Nicole DeBlase: Just maybe starting with the cadence of EPS through the year, I think just looking back at normal seasonality, you do typically see like a step up in the second half from either the first half or 2Q however you want to look at it, I guess what are the key puts and takes that you’re embedding more of like a step down at the midpoint this year?
Todd M. Leombruno: Nicole, that’s a great question. We looked at that a lot as we put this guidance together. What I like about the guide is the EPS is evenly split now first half, second half, it’s fifty-fifty. So there’s big ramp in the second half that should be concerning. I would call out that Q1 and Q2, obviously, those were both record numbers when it comes to EPS. So, I think that’s a little bit of the driver there. Aerospace business remains strong. We have no concerns about that business whatsoever. But we did see some softness in the North American businesses and obviously international got a little bit better, but it’s still a little choppiness out there. So, that’s really the elements that went into our guide. If you look at both of those quarters and really the second half of the year, I mean, we really are still guiding at record levels of earnings per share.
Nicole DeBlase: Totally understood. Thanks, Todd. And then just going back to some of the order trends, you guys gave really good color around the international revenues that you saw, but what actually improved sequentially in the orders going from the down 8 to the down 5 in 2Q? Thank you.
Jennifer A. Parmentier: Asia Pacific orders improved in the quarter.
Nicole DeBlase: Got it.
Jennifer A. Parmentier: That’s [indiscernible]
Nicole DeBlase: Thanks Jenny, I’ll pass it on.
Todd M. Leombruno: Thanks, Nicole.
Operator: Our next question comes from Nathan Jones with Stifel. Please state your question.

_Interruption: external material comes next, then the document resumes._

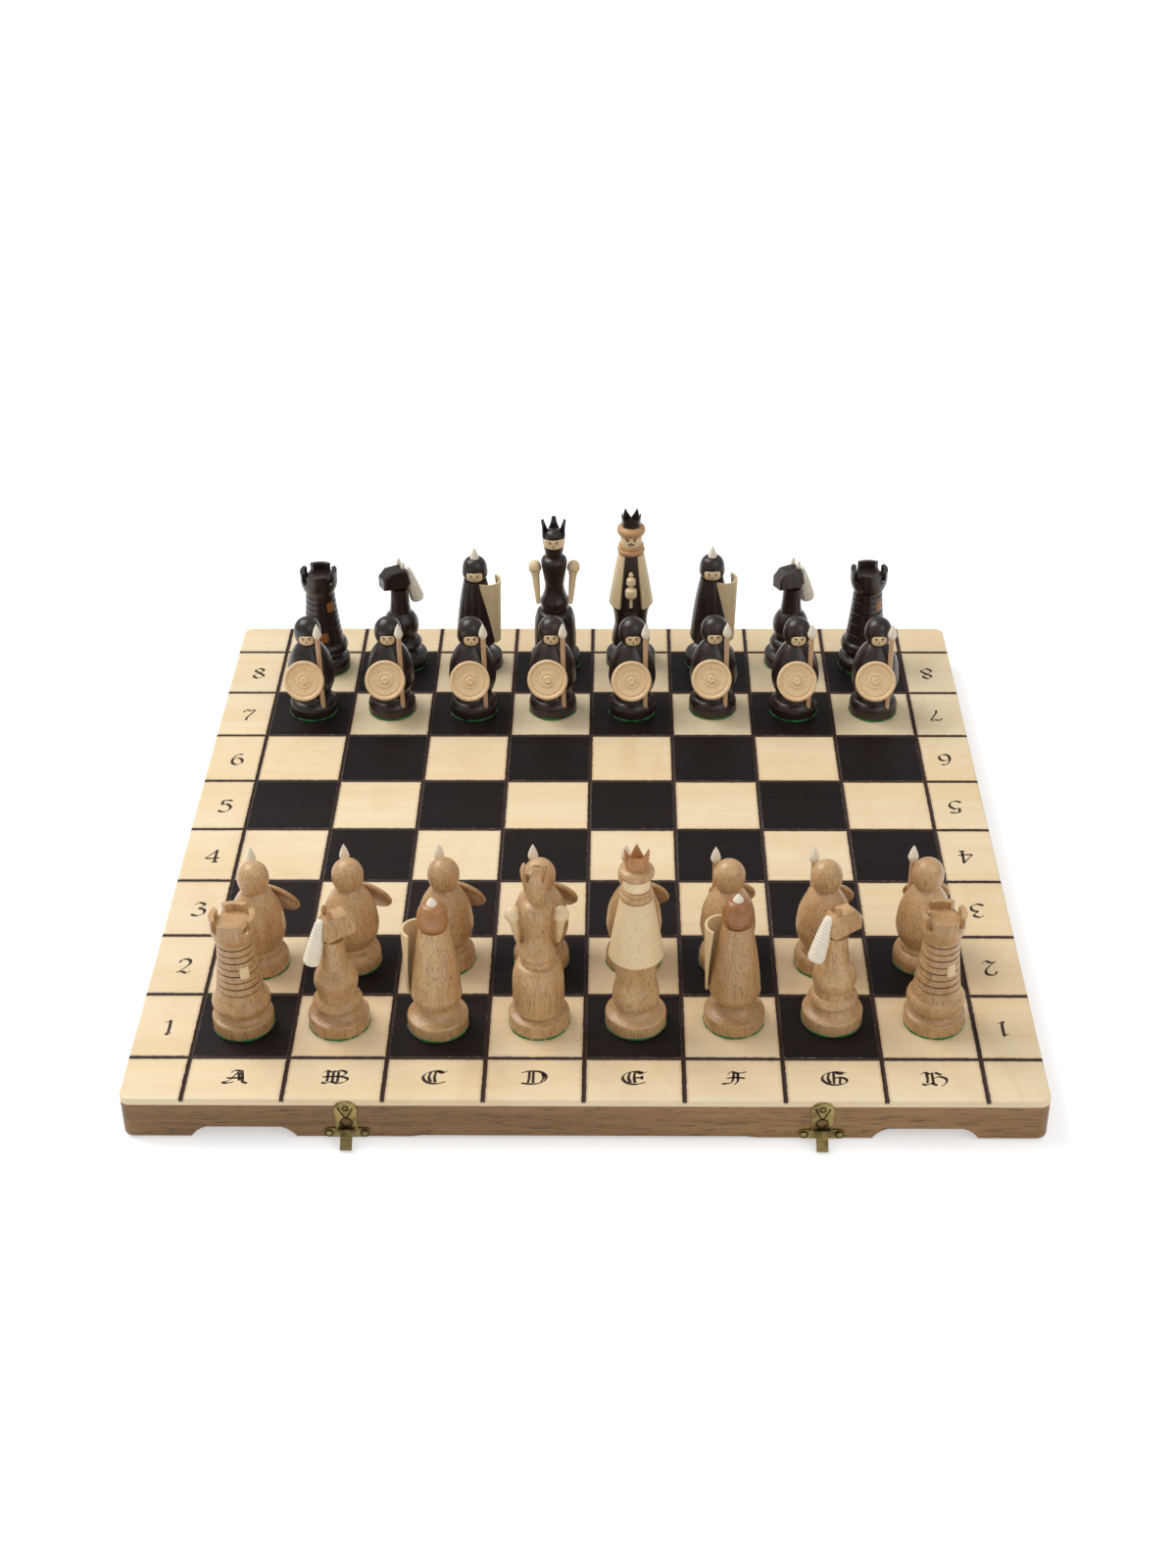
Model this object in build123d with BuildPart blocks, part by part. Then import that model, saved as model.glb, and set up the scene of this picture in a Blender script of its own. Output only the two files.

Nathan Jones: Good morning, everyone.
Todd M. Leombruno: Good morning, Nathan.
Jennifer A. Parmentier: Good morning, Nathan.
Nathan Jones: I’m going to start off on capital allocation now that the balance sheet is in much better order post paying down a lot of the debt off Meggitt. Being back to maybe around two turns in net leverage at the end of 2024, can you talk, about your willingness to get back into the M&A market, we’re in a bit of a different interest rate environment than we were when you bought Meggitt. You went up to a little over 3.5 tons of leverage to buy that. What your appetite is for potentially levering up given the different interest rate environment and priorities for debt versus M&A?
Jennifer A. Parmentier: Thank you, Nathan. This is Jenny. Well, first of all, as we’ve said, debt pay down is our number one priority. But as Todd mentioned, we are ahead of schedule for achieving around that 2.0 number by the end of this fiscal year. One thing I would say is that, we never let the pipeline go dry. We’re always working the pipeline. We’ve built a lot of relationships over the years. That’s how we’ve wound up with these great companies in our portfolio, and we continue to do that. We have the right deal. It has to be the right property out there. We still want to be the consolidator of choice. We like all of our eight technologies, we do see an opportunity to build on the entire portfolio. We want that to be driven by secular trends and longer cycle, faster growing, more resilient businesses. And we wanted to be accretive to margins, to EPS, to cash flow. So, we’ll keep this pipeline going and we’ll be looking for that right deal.
Nathan Jones: And I mean, would you be willing to do something like 3.5 tons of leverage and de-lever after that, again, given the change in the interest rate environment, as a lower number kind of you’re sealing these days given the interest rate environment?
Todd M. Leombruno: Hi, Nathan, this is Todd. I’ll take a stab at that. So, listen, we’re not trying to do anything bigger than what we’ve done. Jenny said it, I think very well. We’re trying to make sure we do the right deal for the company, for the shareholders. What we have proven is, is we have proven that we can de-lever quickly. We generate cash like we’ve never done before. And I think what we’ve been is we’ve been creative with the way we structured those deals that allows us some flexibility on that. So, I don’t think we wouldn’t be afraid to do something like what we did before, but we don’t necessarily have to do that if it doesn’t present itself.
Nathan Jones: Fair enough. Thanks for taking the questions.
Todd M. Leombruno: Thanks, Nathan.
Jennifer A. Parmentier: Thank you, Nathan.
Operator: Our next question comes from Mircea Dobre with Baird. Please state your question.
Mircea Dobre: All right. Good morning. Thank you for the question. Just to follow-up on that discussion with Nathan, when you’re approaching M&A at this point, first, are you sort of just looking at the eight technologies that you currently have in your portfolio, are you willing to look more broadly beyond that? And also how do you sort of think about your specific vertical or end market exposure? You’ve done some sizable things obviously in aerospace. Is that still an area that you’re looking at or are you frankly willing to look to further diversify your portfolio beyond the end markets that you currently have exposure to.